The Simpsons, Channel Ten, 6pm

IT'S guest stars galore tonight as The Simpsons turns to an old rom-com staple, with Bart revisiting the ghosts of girlfriends past. Well, actually, he just revisits the girlfriends as they're still alive, but none are too keen on him. Ken Burns, Sarah Michelle Gellar, Anne Hathaway, Maurice LaMarche, Don Pardo, Natalie Portman, Kevin Michael Richardson, Al Roker and Sarah Silverman all make an appearance, with Zooey Deschanel a delight as Mary Spuckler.
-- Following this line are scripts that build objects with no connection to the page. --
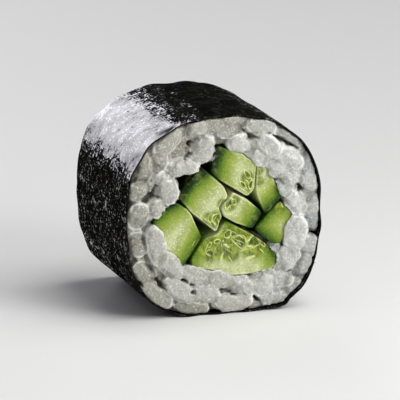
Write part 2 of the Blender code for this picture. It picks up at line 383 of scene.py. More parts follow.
def noriSheet():
    # outside radius = frame's inside radius + thickness + lap's lift + lumps, over (turn travelled, y)
    end = turn + nori["lap"]
    travelled, share = np.meshgrid(
        np.linspace(0, end, nori["around"]), np.linspace(0, 1, nori["along"]), indexing="ij")
    y = frontY + rollLength * share
    angle = nori["startAngle"] + travelled
    lift = (nori["thickness"] + nori["lapGap"]) * smoothStep(travelled, turn - nori["liftRamp"], turn)
    thinning = 1 - nori["tailThinning"] * smoothStep(travelled, end - nori["tailTaper"], end)
    gloss = sheetGloss(angle)
    lumps = grainLumps(travelled, y) * nori["grainHeight"] * (1 - (1 - nori["glossyLumps"]) * gloss)
    wrinkles = sheetWaves(travelled, y, nori["wrinkleSpacing"], 40, 1, stretch=1.3) * nori["wrinkle"]
    relief = lumps + wrinkles - nori["grainSink"]
    inner = noriInsideAt(angle, y) + lift + nori["clear"]
    outer = inner + nori["thickness"] * thinning + relief
    inner = inner + nori["innerRelief"] * relief * thinning
    # the cut edges wander a little
    wander = nori["edgeWander"] * sheetWaves(travelled, 0 * y, nori["edgeSpacing"], 8, 3)
    y = y + wander * (np.abs(share - 0.5) * 2) ** 20
    layers = []
    for radius, lowest in ((outer, 0.0), (inner, nori["thickness"])):
        spot = unit(angle) * radius[..., None]
        z = np.maximum(axisZ + spot[..., 1], lowest)
        layers.append(np.stack([axisX + spot[..., 0], y, z], axis=-1))
    return newPiece("nori_sheet", np.stack(layers), sheetQuads(*angle.shape), values={
        "arc": np.stack([travelled, travelled]) * noriRadius / mm, "gloss": np.stack([gloss, gloss])})


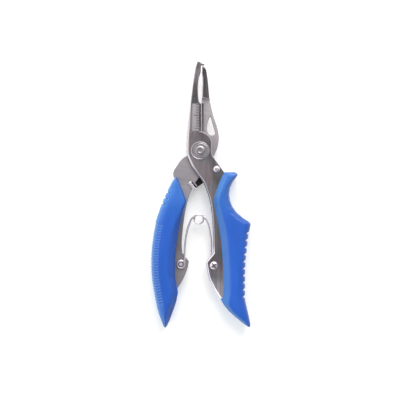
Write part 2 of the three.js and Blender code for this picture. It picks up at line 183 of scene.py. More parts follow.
def streaks(point, angle, along, across, *details):
    """Noise drawn out along angle, its grain so many mm along and across."""
    turned_point = follow("ShaderNodeVectorRotate", {
        "Vector": vector_calc("SUBTRACT", point, PIVOT),
        "Angle": -angle, "Axis": (0.0, 0.0, 1.0),
    }).outputs[0]
    fineness = (1 / (along * MM), 1 / (across * MM), 1 / (across * MM))
    return noise(times(turned_point, fineness), 1.0, *details)


def tone_along(y, stops):
    """A level that follows y in mm from the pivot through [y, level] stops."""
    low, high = stops[0][0], stops[-1][0]
    made = follow("ShaderNodeValToRGB", {0: ramp(y, low * MM, high * MM, smooth=False)})
    made.color_ramp.interpolation = "EASE"
    points = made.color_ramp.elements
    for place, level in stops[1:-1]:
        points.new((place - low) / (high - low))
    for point, (place, level) in zip(points, stops):
        point.color = (level, level, level, 1.0)
    return made.outputs[0]


def times(colour, level):
    return vector_calc("MULTIPLY", colour, level)


def split_from(point, centre):
    """x, y and z of the point measured from centre, in metres."""
    away = vector_calc("SUBTRACT", point, centre)
    return tuple(follow("ShaderNodeSeparateXYZ", {0: away}).outputs)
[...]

Castle, Channel Seven, 10pm

NOW that's how you do a procedural! Castle has a blast tonight as a murder takes place at a sci-fi convention and the writers' room goes into overdrive - actually, make that hyperdrive - working in every sci-fi, comic-book and pop-culture reference that they can muster. From Nathan Fillion's none-too-subtle Firefly reference, through to the use of real-world blasters as weaponry, this is a glorious episode of a series that clearly still remembers not to take itself too seriously. Yes, there's fun with phasers, comedy about costumes, and plenty of tongue-in-cheek fan-bashing (and glorious defence) - they even solve a murder mystery in this best excuse for melodrama in a procedural ever created. It's also worth staying tuned through the credits to experience the lyrical stylings of one William Shatner. This episode is in essence a high-budget version of a How to Host a Murder Party, with a Star Trek: The Next Generation theme. Well, at least we now know what the scriptwriters do in their spare time.